Zeek is still using a custom regex engine that comes with some limitations. Let's revisit whether we could replace it with a more standard, external library. The answer is not clear unfortunately because we have some requirements that historically other engines had trouble meeting. Here's a stab at collecting our requirements for choosing a new engine:

  • DFA-based (for performace)
  • Support for extracting capture groups
  • Stream API: Feed input in arbitrary chunks, with each result indicating whether regexp has (1) already matched; (2) has not yet matched, but might still match with more input; or (3) will never match anymore.
  • Parallel matching for a set of regexes, with the result telling us which one matched. Parallel matching must scale in terms of memory and CPU to at least a similar size than our current engine (note that that one builds the DFAs incrementally on-demand to save memory).
  • Option to prefer the earliest match over the longest (strictly speaking this is not a Bro requirement right now, but Spicy needs it; and I'd rather use the same library for both).
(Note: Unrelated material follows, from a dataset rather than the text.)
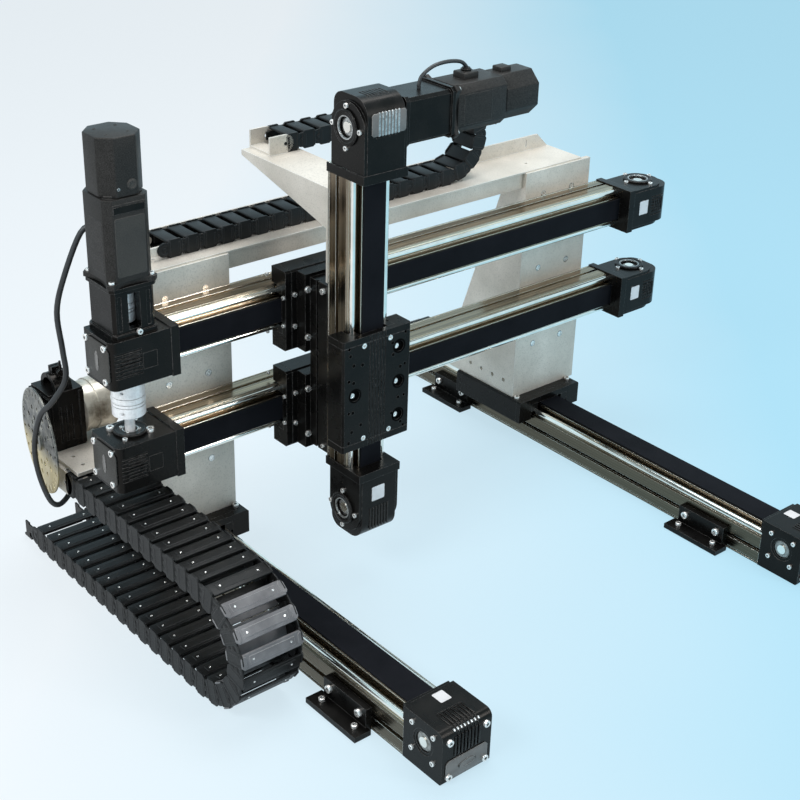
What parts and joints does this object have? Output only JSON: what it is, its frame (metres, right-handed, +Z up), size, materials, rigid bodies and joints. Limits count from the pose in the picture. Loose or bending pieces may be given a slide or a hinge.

We have multiple use cases for regexes in Zeek, and need these features in various combinations (e.g., streaming set matching preferring the earliest match).

When I looked around years ago, I didn't see any library doing all this; which is why I ended up writing a custom one that HILTI/Spicy is using. However, that one remains prototypish, and with its own challenges; wouldn't recommend using that for Zeek (nor eventually for Spicy).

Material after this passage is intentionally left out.